start Dataset entries

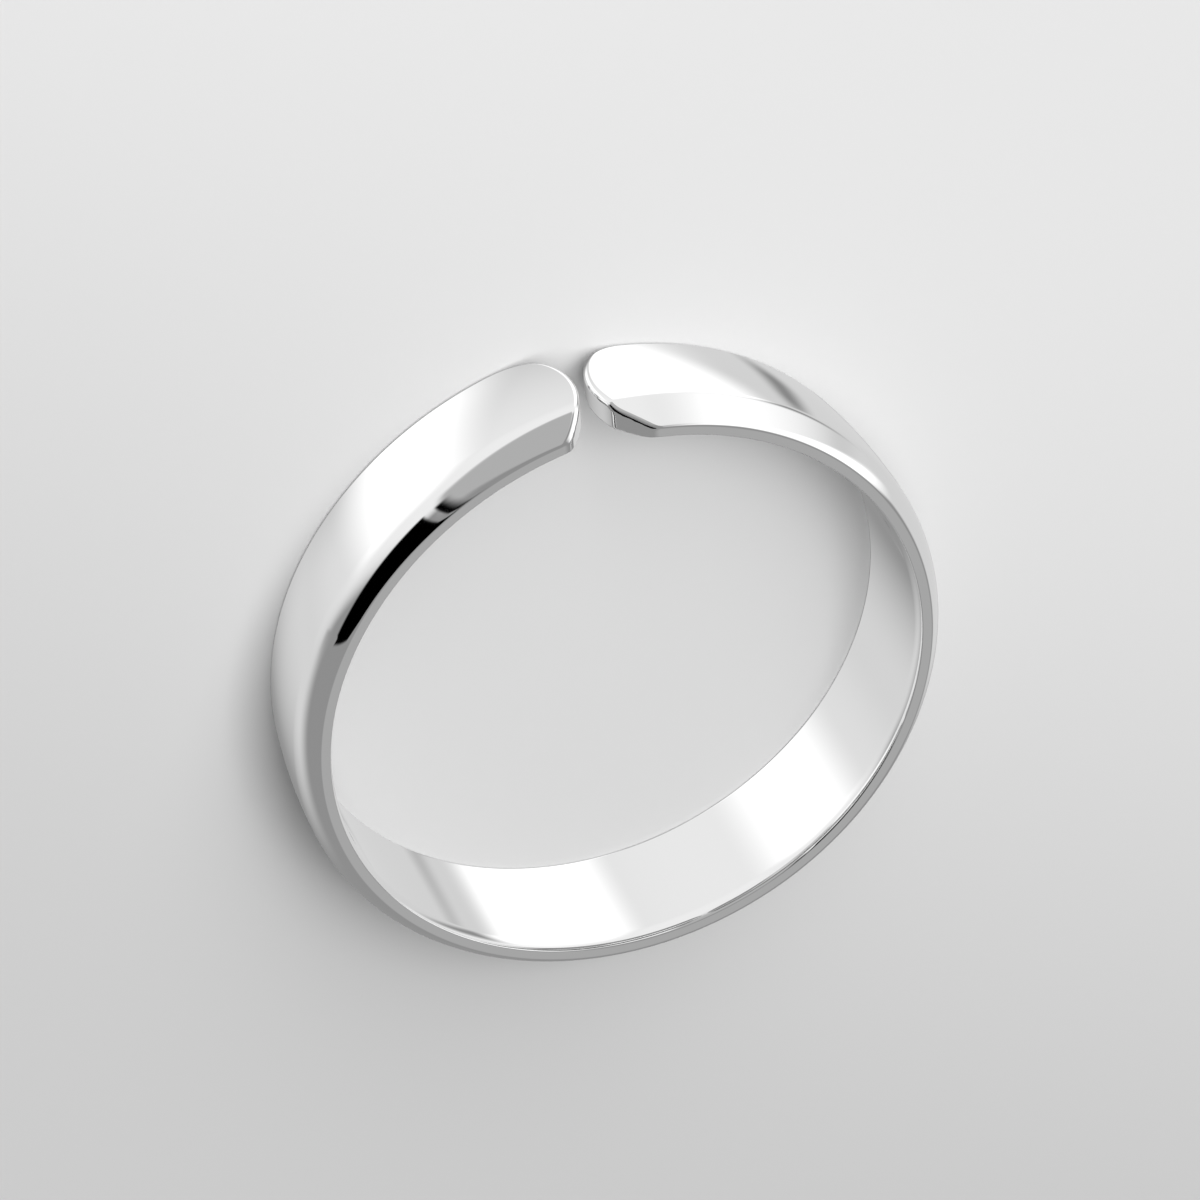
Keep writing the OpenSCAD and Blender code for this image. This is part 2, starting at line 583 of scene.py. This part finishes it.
    def loop(self) -> tuple[np.ndarray, np.ndarray]:
        """Places round one section loop.

        Returns:
            Across the width (0 at the back, 1 at the front) and through the thickness (0 at the
            bore, 1 at the top), for every place of the loop, starting at the back of the top.
        """
        wide = self.across()
        thick = self.through()
        top = [(v, 1.0) for v in wide]
        front = [(1.0, t) for t in thick[::-1][1:]]
        bore = [(v, 0.0) for v in wide[::-1][1:]]
        back = [(0.0, t) for t in thick[1:-1]]
        places = np.array(top + front + bore + back)
        return places[:, 0], places[:, 1]

    def across(self) -> np.ndarray:
        """Rows across the width, closer together at the edges and over the shoulder."""
        return spaced([(0, 0), (0.012, 2), (0.05, 5), (0.12, 3), (0.5, 10), (0.7, 8), (0.93, 26),
                       (0.985, 8), (1, 4)])

    def through(self) -> np.ndarray:
        """Rows through the thickness, closer together at the edges."""
        return spaced([(0, 0), (0.03, 1), (0.2, 6), (0.4, 3), (0.7, 3), (0.9, 5), (1, 3)])

    def columns(self) -> list[tuple[Side, float, float]]:
        """Columns along the band, from the right end's tip to the left end's.

        Returns:
            For each column its arc, its angle from the gap in degrees, and how far it has bent
            to the end's outline (0 straight, 1 at the tip).
        """
        bends = spaced([(1, 0), (0.99, 2), (0.9, 8), (0.6, 16), (0, 24)])
        right = [(Side.RIGHT, self.bent_to, bend) for bend in bends]
        # The last loop of a stretch stays clear of the next stretch's first by over half a step.
        clear = 0.4
        stop = 360 - self.spring_from - clear
        straight = np.arange(self.bent_to + self.loop_step, stop, self.loop_step)
        right += [(Side.RIGHT, angle, 0.0) for angle in straight]
        straight = np.arange(self.spring_from, self.bent_to + clear, -self.loop_step)
        left = [(Side.LEFT, angle, 0.0) for angle in straight]
        left += [(Side.LEFT, self.bent_to, bend) for bend in bends[::-1]]
        return right + left

    def column(self, side: Side, angle: float, bend: float, v: np.ndarray, t: np.ndarray) -> np.ndarray:
        """First places of one section loop, near the surface.

        Args:
            side: The arc that the loop is on.
            angle: Angle of the straight loop from the gap, about the arc's centre, in degrees.
            bend: How far the loop has bent to the end's outline.
            v: Across the width.
            t: Through the thickness.

        Returns:
            Places in mm, one a row.
        """
        is_left = side is Side.LEFT
        grown = self.spring_r if is_left else 0.0
        centre_x = -self.left_x if is_left else 0.0
        centre_y = self.left_y if is_left else 0.0
        shape = self.left_end if is_left else self.right_end
        low = math.asin(-shape.middle / shape.radius)
        high = math.asin((self.band_w - shape.middle) / shape.radius)
        turn = low + (high - low) * v
        tip_x = shape.tip + shape.radius * (1 - np.cos(turn))
        tip_z = shape.middle + shape.radius * np.sin(turn)
        radius = self.bore_r + grown + self.crown_t * t
        middle = self.bore_r + grown + self.crown_t / 2
        start_x = centre_x + middle * math.sin(math.radians(angle))
        x = (1 - bend) * start_x + bend * tip_x
        z = (1 - bend) * v * self.band_w + bend * tip_z
        swing = np.full_like(v, math.radians(angle))
        if bend > 0:
            swing = bend * np.arcsin((x - centre_x) / radius) + (1 - bend) * np.arcsin((x - centre_x) / middle)
        return np.stack([side.value * (centre_x + radius * np.sin(swing)),
                         centre_y + radius * np.cos(swing), z], axis=1)

    def build(self) -> bpy.types.Object:
        """Makes the band's mesh and dresses it.

        Returns:
            The finished piece.
        """
        v, t = self.loop()
        columns = self.columns()
        places = [self.column(side, angle, bend, v, t) for side, angle, bend in columns]
        left = [np.full(len(v), side is Side.LEFT) for side, _, _ in columns]
        ring = len(v)
        faces = [(i * ring + j, i * ring + (j + 1) % ring,
                  (i + 1) * ring + (j + 1) % ring, (i + 1) * ring + j)
                 for i in range(len(columns) - 1) for j in range(ring)]
        total = len(columns) * ring
        for index in (0, len(columns) - 1):
            inner_v, inner_t, cap_faces = self.cap(index * ring, total)
            places.append(self.column(*columns[index], inner_v, inner_t))
            left.append(np.full(len(inner_v), columns[index][0] is Side.LEFT))
            faces += cap_faces
            total += len(inner_v)
        points, normals = self.settle(np.concatenate(places), np.concatenate(left))
        mesh = bpy.data.meshes.new("band")
        mesh.from_pydata((points * MM).tolist(), [], faces)
        self.turn_faces_out(mesh, normals)
        mesh.shade_smooth()
        mesh.normals_split_custom_set_from_vertices(normals.tolist())
        piece = bpy.data.objects.new("band_polished", mesh)
        bpy.context.scene.collection.objects.link(piece)
        piece.data.materials.append(self.finish.build())
        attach(piece, "root")
        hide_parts("band")
        return piece

    def cap(self, start: int, total: int) -> tuple[np.ndarray, np.ndarray, list[tuple[int, ...]]]:
        """Grid that closes the band at a tip.

        Args:
            start: Number of the tip loop's first vertex.
            total: Number of the first new vertex.

        Returns:
            Across and through for the new vertices, and the faces.
        """
        wide, thick = self.across(), self.through()
        n, m = len(wide), len(thick)
        number = np.full((n, m), -1)
        number[:, m - 1] = start + np.arange(n)
        number[n - 1, ::-1] = start + n - 1 + np.arange(m)
        number[::-1, 0] = start + n + m - 2 + np.arange(n)
        number[0, 1:m - 1] = start + 2 * n + m - 3 + np.arange(m - 2)
        inside = np.argwhere(number < 0)
        number[inside[:, 0], inside[:, 1]] = total + np.arange(len(inside))
        faces = [(number[i, j], number[i + 1, j], number[i + 1, j + 1], number[i, j + 1])
                 for i in range(n - 1) for j in range(m - 1)]
        return wide[inside[:, 0]], thick[inside[:, 1]], [tuple(int(k) for k in f) for f in faces]

    @staticmethod
    def turn_faces_out(mesh: bpy.types.Mesh, normals: np.ndarray) -> None:
        """Turns round the faces that point into the metal.

        Args:
            mesh: The band's mesh.
            normals: The surface's unit normal at each vertex.
        """
        for polygon in mesh.polygons:
            outward = normals[list(polygon.vertices)].sum(0)
            if polygon.normal.dot(Vector(outward)) < 0:
                polygon.flip()
        mesh.update()


@dataclass(frozen=True)
class Softbox:
    """A square softbox that lights the floor. The metal mirrors the cards and not this."""

    name: str
    # Bearing from the ring, counted from +Y towards +X, and elevation, in degrees.
    bearing: float
    elevation: float
    # Distance from the ring and side, in m, and power in watts.
    distance: float
    side: float
    watts: float

    def build(self) -> bpy.types.Object:
        """Adds the light.

        Returns:
            The light, turned to the ring.
        """
        data = bpy.data.lights.new(self.name, "AREA")
        data.shape, data.size, data.energy = "SQUARE", self.side, self.watts
        light = bpy.data.objects.new(self.name, data)
        towards = direction(self.bearing, self.elevation)
        light.location = towards * self.distance
        light.rotation_mode = "QUATERNION"
        light.rotation_quaternion = towards.to_track_quat("Z", "Y")
        light.visible_glossy = light.visible_camera = False
        bpy.context.scene.collection.objects.link(light)
        return light


@dataclass
class Studio:
    """Floor, soft light and the camera."""

    floor_size: float = 1.2
    floor_finish: PaleStudioFloor = field(default_factory=PaleStudioFloor)
    # The camera looks at this place, in mm, from this distance, with a long lens.
    target_mm: tuple[float, float, float] = (-0.018, 2.057, 2.0)
    distance_mm: float = 268.75
    # Bearing in which the camera looks, counted from +Y towards +X, its elevation and its roll.
    bearing: float = 160.03
    elevation: float = 49.26
    roll: float = 149.31
    lens: float = 287.6
    # Light that the floor gets from all round, and the brightness of the bare tent in the metal.
    fill: float = 0.15
    tent: float = 0.3
    # Leans from the gap's side, so that the ring's upper edge has no bright rim of floor round it.
    overhead: Softbox = Softbox("overhead softbox", 5.0, 66.0, 0.4, 0.25, 1.34)
    # The key stands lower on the gap's side. It draws the ring's soft shadow on the floor.
    key: Softbox = Softbox("key softbox", 15.0, 36.0, 0.4, 0.3, 0.8)

    def build_floor(self) -> bpy.types.Object:
        """Makes the floor.

        Returns:
            The floor.
        """
        half = self.floor_size / 2
        mesh = bpy.data.meshes.new("floor")
        corners = [(-half, -half, 0), (half, -half, 0), (half, half, 0), (-half, half, 0)]
        mesh.from_pydata(corners, [], [(0, 1, 2, 3)])
        floor = bpy.data.objects.new("floor", mesh)
        floor.data.materials.append(self.floor_finish.build())
        bpy.context.scene.collection.objects.link(floor)
        # The metal mirrors the cards below it as well, as it does where it stands on a clear base.
        floor.visible_glossy = False
        return floor

    def build_world(self) -> bpy.types.World:
        """Makes the tent: even light for the floor, and soft cards that the metal mirrors.

        Returns:
            The world.
        """
        white = (1, 1, 1, 1)
        world = bpy.data.worlds.new("Studio tent with cards")
        world.use_nodes = True
        tree = world.node_tree
        tree.nodes.clear()
        ray = add_node(tree, "ShaderNodeTexCoord").outputs["Generated"]
        light = None
        for card in CARDS:
            light = card.build(tree, ray, light, self.tent)
        mirrored = add_node(tree, "ShaderNodeBackground", {"Color": white}, {"Strength": light})
        even = add_node(tree, "ShaderNodeBackground", {"Color": white, "Strength": self.fill})
        path = add_node(tree, "ShaderNodeLightPath")
        mix = add_node(tree, "ShaderNodeMixShader", links={
            0: path.outputs["Is Glossy Ray"], 1: even.outputs[0], 2: mirrored.outputs[0]})
        add_node(tree, "ShaderNodeOutputWorld", links={"Surface": mix.outputs[0]})
        bpy.context.scene.world = world
        return world

    def build_camera(self) -> bpy.types.Object:
        """Places the camera at the photograph's angle.

        Returns:
            The camera, set as the scene's own.
        """
        data = bpy.data.cameras.new("camera")
        data.lens = self.lens
        data.clip_start, data.clip_end = 0.01, 10.0
        camera = bpy.data.objects.new("camera", data)
        bpy.context.scene.collection.objects.link(camera)
        forward = direction(self.bearing, -self.elevation)
        roll = Matrix.Rotation(math.radians(self.roll), 3, "Z").to_quaternion()
        camera.rotation_mode = "QUATERNION"
        camera.rotation_quaternion = forward.to_track_quat("-Z", "Y") @ roll
        camera.location = (Vector(self.target_mm) - forward * self.distance_mm) * MM
        bpy.context.scene.camera = camera
        return camera


def main() -> None:
    """Builds the ring and its studio, and reports each piece."""
    logging.basicConfig(level=logging.INFO, format="%(name)s: %(message)s")
    piece = Band().build()
    logger.info("%s: %d vertices", piece.name, len(piece.data.vertices))
    studio = Studio()
    studio.build_floor()
    studio.build_world()
    studio.overhead.build()
    studio.key.build()
    studio.build_camera()
    bpy.context.scene.view_settings.view_transform = "Standard"


if __name__ == "__main__":
    main()
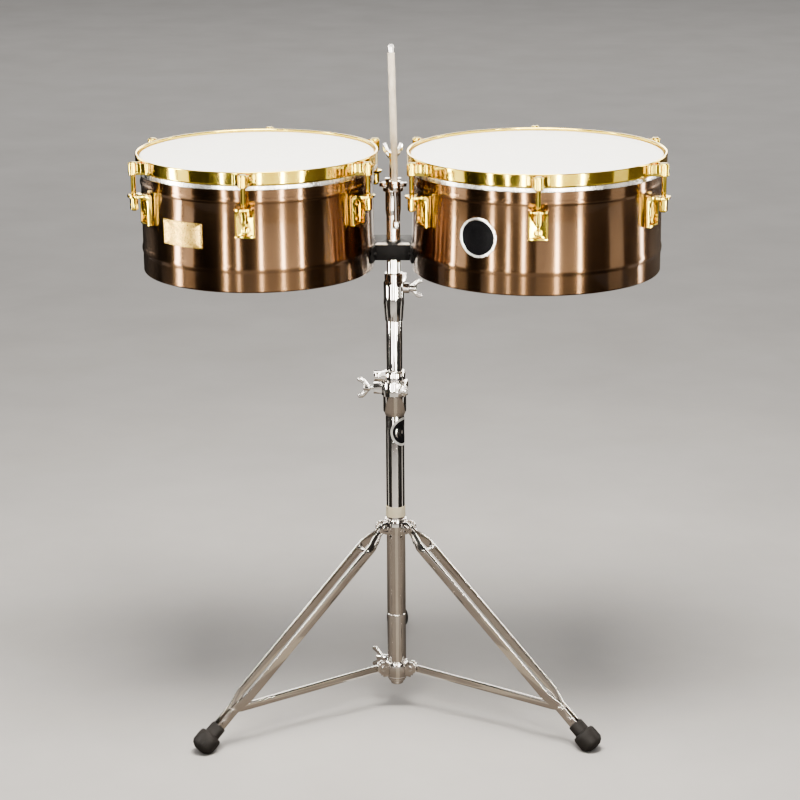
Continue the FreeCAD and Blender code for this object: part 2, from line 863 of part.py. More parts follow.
def pivot_ears(name, pivot_radius, pivot_level, slot, outer, reach, low, high):
    """Three forks round a collar, each a pair of round-nosed cheeks made along +X."""
    nose = cylinder(
        name + "_nose", reach, outer, pivot_radius, -outer / 2, pivot_level, turn(X_AXIS, -90)
    )
    root = box(
        name + "_root", pivot_radius - 15.4, outer, high - low, 15.4, -outer / 2, low
    )
    gap = box(name + "_gap", 60, slot, 80, base_radius + 2.9, -slot / 2, pivot_level - 40)
    pin = cylinder(
        name + "_pin_hole", pin_radius + running, 60, pivot_radius, -30, pivot_level,
        turn(X_AXIS, -90),
    )
    proto = cut(name + "_proto", fuse(name + "_solid", [nose, root]), [gap, pin])
    return [
        copy(f"{name}_{index}", proto, 0, 0, 0, turn(Z_AXIS, angle))
        for index, angle in enumerate(LEG_ANGLES.values())
    ]


def pivot_pins(name, pivot_radius, pivot_level, outer):
    """One headed pin through each fork."""
    head = 1.8
    shank = cylinder(
        name + "_shank", pin_radius, outer + 2 * head, pivot_radius, -outer / 2 - head,
        pivot_level, turn(X_AXIS, -90),
    )
    heads = [
        cylinder(
            f"{name}_head_{index}", 4.6, head - 0.1, pivot_radius, level, pivot_level,
            turn(X_AXIS, -90),
        )
        for index, level in enumerate((outer / 2 + 0.1, -outer / 2 - head))
    ]
    proto = fuse(name + "_proto", [shank, *heads])
    pins = [
        copy(f"{name}_{index}", proto, 0, 0, 0, turn(Z_AXIS, angle))
        for index, angle in enumerate(LEG_ANGLES.values())
    ]
    node(group(name, pins))


def collars():
    """The fixed collar that holds the legs and the sliding hub that holds the braces."""
    ring = turned(
        "leg_collar_ring",
        [
            (base_radius + 0.1, 301), (17.4, 301), (17.4, 326), (base_radius + 0.1, 326),
        ],
    )
    outer = strip_top_spread * 2 + strip_thickness + 5.8
    slot = strip_top_spread * 2 + strip_thickness + 0.8
    ears = pivot_ears(
        "leg_ear", leg_pivot_radius, leg_pivot_level, slot, outer, 9.5, 303, 322
    )
    core = cylinder("leg_collar_core", base_radius + 0.1, 60, 0, 0, 290)
    node(cut("leg_collar", fuse("leg_collar_body", [ring, *ears]), [core]))
    pivot_pins("collar_pins", leg_pivot_radius, leg_pivot_level, outer)

    sleeve = turned(
        "hub_sleeve",
        [
            (base_radius + clearance, hub_bottom), (18.4, hub_bottom), (18.8, hub_bottom + 1),
            (18.8, hub_top - 1), (18.2, hub_top), (base_radius + clearance, hub_top),
        ],
    )
    cheek = ear_slot + 5
    ears = pivot_ears(
        "hub_ear", hub_pivot_radius, hub_pivot_level, ear_slot, cheek, 10.5,
        hub_bottom + 2, hub_top - 1,
    )
    boss_turn = turn(Z_AXIS, WING_ANGLE) * turn(Y_AXIS, 90)
    boss = cylinder("hub_boss", 6.5, 10, 0, 0, hub_top - 1, boss_turn)
    boss.Placement.Base = boss_turn.multVec(FreeCAD.Vector(0, 0, 14)) + boss.Placement.Base
    core = cylinder("hub_core", base_radius + clearance, 80, 0, 0, hub_bottom - 20)
    screw_hole = cylinder("hub_screw_hole", 3 + running, 30, 0, 0, hub_top - 1, boss_turn)
    node(cut("hub", fuse("hub_body", [sleeve, boss, *ears]), [core, screw_hole]))
    pivot_pins("hub_pins", hub_pivot_radius, hub_pivot_level, cheek)
    angle = math.radians(WING_ANGLE)
    node(
        wing_screw(
            "hub_wing_screw", 9, 34, 16.2 * math.cos(angle), 16.2 * math.sin(angle),
            hub_top - 1, boss_turn,
        )
    )


def leg(name, angle):
    """Two kinked strips joined at a spacer, with their boot, in the leg's own frame.

    The leg's own +X runs from the pivot to the foot and its +Y lies round the column."""
    kinks = [
        (-5.5, strip_top_spread), (14, strip_top_spread), (38, strip_spread),
        (345, strip_spread), (368, strip_foot_spread), (strip_end, strip_foot_spread),
    ]
    inner = [(x, y - strip_thickness / 2) for x, y in kinks]
    outer = [(x, y + strip_thickness / 2) for x, y in reversed(kinks)]
    blank = slab(f"strip_blank_{name}", "XY_Plane", inner + outer, leg_width)
    half = leg_width / 2
    side = slab(
        f"strip_side_{name}", "XZ_Plane",
        [
            (-5.4, -1.5), (-3, -4.6), (0, -5.5), (12, -5.5), (24, -half), (strip_end, -half),
            (strip_end, half), (24, half), (12, 5.5), (0, 5.5), (-3, 4.6), (-5.4, 1.5),
        ],
        60,
    )
    strip = common(f"strip_{name}", blank, side)
    twin = new("Part::Mirroring", f"strip_twin_{name}")
    twin.Source = strip
    twin.Normal = (0, 1, 0)
    spacer_length = 2 * strip_spread - strip_thickness + 1
    spacer = cylinder(
        f"leg_spacer_{name}", 4, spacer_length, 48, -spacer_length / 2, 0, turn(X_AXIS, -90)
    )
    rivets = []
    for tag, along, spread in (
        ("top", 48, strip_spread), ("brace", brace_pivot_along, strip_foot_spread),
        ("foot", 397, strip_foot_spread),
    ):
        face = spread + strip_thickness / 2 - 0.2
        for sign, start in (("a", face), ("b", -face - 2)):
            rivets.append(
                cylinder(
                    f"leg_rivet_{name}_{tag}_{sign}", 4.4, 2, along, start, 0, turn(X_AXIS, -90)
                )
            )
    pivot = cylinder(
        f"leg_eye_{name}", pin_radius + running, 60, 0, -30, 0, turn(X_AXIS, -90)
    )
    body = fuse(f"leg_body_{name}", [strip, twin, spacer, *rivets])
    made = cut(f"leg_{name}", body, [pivot])
    lean = turn(Z_AXIS, angle) * turn(Y_AXIS, 90 - leg_angle.value)
    heading = math.radians(angle)
    reach = number(leg_pivot_radius)
    base = (reach * math.cos(heading), reach * math.sin(heading), leg_pivot_level)
    node(place(made, *base, lean))

    boot = turned(
        f"boot_{name}",
        [
            (0, boot_along), (11.4, boot_along), (12.2, boot_along + 1.5), (12.6, 423.5),
            (16.8, 424.5), (18.6, 428), (19, 434), (18.9, 446), (16, 451), (10, 455), (0, 456),
        ],
        0, 0, 0, turn(Y_AXIS, 90),
    )
    pocket = box(
        f"boot_pocket_{name}", 30, 2 * strip_foot_spread + strip_thickness + 0.6, leg_width + 0.6,
        boot_along - 18, -(2 * strip_foot_spread + strip_thickness + 0.6) / 2, -half - 0.3,
    )
    shaped = place(cut(f"boot_shaped_{name}", boot, [pocket]), *base, lean)
    ground = box(f"ground_{name}", 1200, 1200, 100, -600, -600, -100)
    node(cut(f"foot_{name}", shaped, [ground]))


def brace(name, angle):
    """Flat strip on edge from the hub to the leg, with a stub pin between the leg's strips."""
    slope = math.radians(number(leg_angle))
    far_radius = number(leg_pivot_radius) + number(brace_pivot_along) * math.sin(slope)
    far_level = number(leg_pivot_level) - number(brace_pivot_along) * math.cos(slope)
    run = far_radius - number(hub_pivot_radius)
    drop = number(hub_pivot_level) - far_level
    length = math.hypot(run, drop)
    half = brace_width / 2
    strip = slab(
        f"brace_strip_{name}", "XZ_Plane",
        [
            (-6, -2), (-2.5, -6), (10, -half), (length - 16, -half), (length - 3, -4.6),
            (length + 2, -4.2), (length + 4.6, 0), (length + 2, 4.2), (length - 3, 4.6),
            (length - 16, half), (10, half), (-2.5, 6), (-6, 2),
        ],
        brace_thickness,
    )
    stub = cylinder(f"brace_stub_{name}", 2.6, 6.6, length, -3.3, 0, turn(X_AXIS, -90))
    eye = cylinder(f"brace_eye_{name}", pin_radius + running, 60, 0, -30, 0, turn(X_AXIS, -90))
    made = cut(f"brace_{name}", fuse(f"brace_body_{name}", [strip, stub]), [eye])
    heading = math.radians(angle)
    reach = number(hub_pivot_radius)
    lean = turn(Z_AXIS, angle) * turn(Y_AXIS, math.degrees(math.atan2(drop, run)))
    node(
        place(made, reach * math.cos(heading), reach * math.sin(heading), hub_pivot_level, lean)
    )


def write_parts():
    DOCUMENT.recompute()
    broken = [
        item.Label for item in DOCUMENT.Objects
        if "Invalid" in item.State or "Error" in item.State
    ]
    for item in NODES:
        shape = item.Shape
        if shape.isNull() or not shape.isValid() or not shape.Solids:
            broken.append(item.Label + " (shape)")
    if broken:
        raise SystemExit("not built: " + ", ".join(broken))
    os.makedirs("parts", exist_ok=True)
    for item in NODES:
        item.Shape.exportStep(f"parts/{item.Label}.step")


DRUMS = [("left", left_side, left_radius), ("right", right_side, right_radius)]
LEG_ANGLES = {
    "left": 210 + number(tripod_turn),
    "right": 330 + number(tripod_turn),
    "rear": 90 + number(tripod_turn),
}
WING_ANGLE = LEG_ANGLES["rear"] + 60

DOCUMENT.recompute()
for drum_name, drum_side, drum_radius in DRUMS:
    drum(drum_name, drum_side, drum_radius)
drum_hardware()
badges()
drum_bracket()
column()
cowbell_post()
collars()
for leg_name, leg_heading in LEG_ANGLES.items():
    leg(leg_name, leg_heading)
    brace(leg_name, leg_heading)
write_parts()
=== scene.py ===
import json
import math

import bmesh
import bpy
from mathutils import Matrix, Vector

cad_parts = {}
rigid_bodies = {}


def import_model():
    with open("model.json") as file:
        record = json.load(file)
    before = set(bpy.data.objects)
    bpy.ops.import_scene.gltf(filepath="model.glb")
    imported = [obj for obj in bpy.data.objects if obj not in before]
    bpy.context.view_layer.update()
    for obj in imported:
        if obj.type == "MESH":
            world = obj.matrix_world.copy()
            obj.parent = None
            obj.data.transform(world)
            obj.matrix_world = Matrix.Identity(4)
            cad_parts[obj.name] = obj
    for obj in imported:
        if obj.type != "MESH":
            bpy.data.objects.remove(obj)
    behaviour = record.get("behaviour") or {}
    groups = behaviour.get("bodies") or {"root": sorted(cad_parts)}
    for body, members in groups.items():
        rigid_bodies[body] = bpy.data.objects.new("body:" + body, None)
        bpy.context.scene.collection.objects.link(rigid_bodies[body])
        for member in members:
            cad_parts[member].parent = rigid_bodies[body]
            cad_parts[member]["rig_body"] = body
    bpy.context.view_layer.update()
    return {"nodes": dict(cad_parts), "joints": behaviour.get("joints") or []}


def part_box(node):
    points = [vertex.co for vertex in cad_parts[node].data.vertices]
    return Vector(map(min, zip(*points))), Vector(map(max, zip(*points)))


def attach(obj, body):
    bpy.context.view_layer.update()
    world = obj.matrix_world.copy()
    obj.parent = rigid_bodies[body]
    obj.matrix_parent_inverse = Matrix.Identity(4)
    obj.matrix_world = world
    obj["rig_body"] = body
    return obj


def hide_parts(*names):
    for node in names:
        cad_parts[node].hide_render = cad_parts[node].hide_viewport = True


# Timbales in metres, in the CAD frame. Outlines are given in millimetres and scaled by MM.
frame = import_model()
MM = 0.001
HERE = Matrix.Identity(4)
SIDES = ("left", "right")
LUG_ANGLES = [0, 60, 120, 180, 240, 300]
NUTS = range(1, 7)
RIM_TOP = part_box("rim_left")[1].z / MM
SHELL_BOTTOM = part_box("shell_left")[0].z / MM
SHELL_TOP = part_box("shell_left")[1].z / MM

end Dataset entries

→ What the task asks:
Lines that hold the word "with" are the ones to return, every one of them.

→ Finished answer:
    # The camera looks at this place, in mm, from this distance, with a long lens.
        world = bpy.data.worlds.new("Studio tent with cards")
    """Two kinked strips joined at a spacer, with their boot, in the leg's own frame.
    """Flat strip on edge from the hub to the leg, with a stub pin between the leg's strips."""
    with open("model.json") as file:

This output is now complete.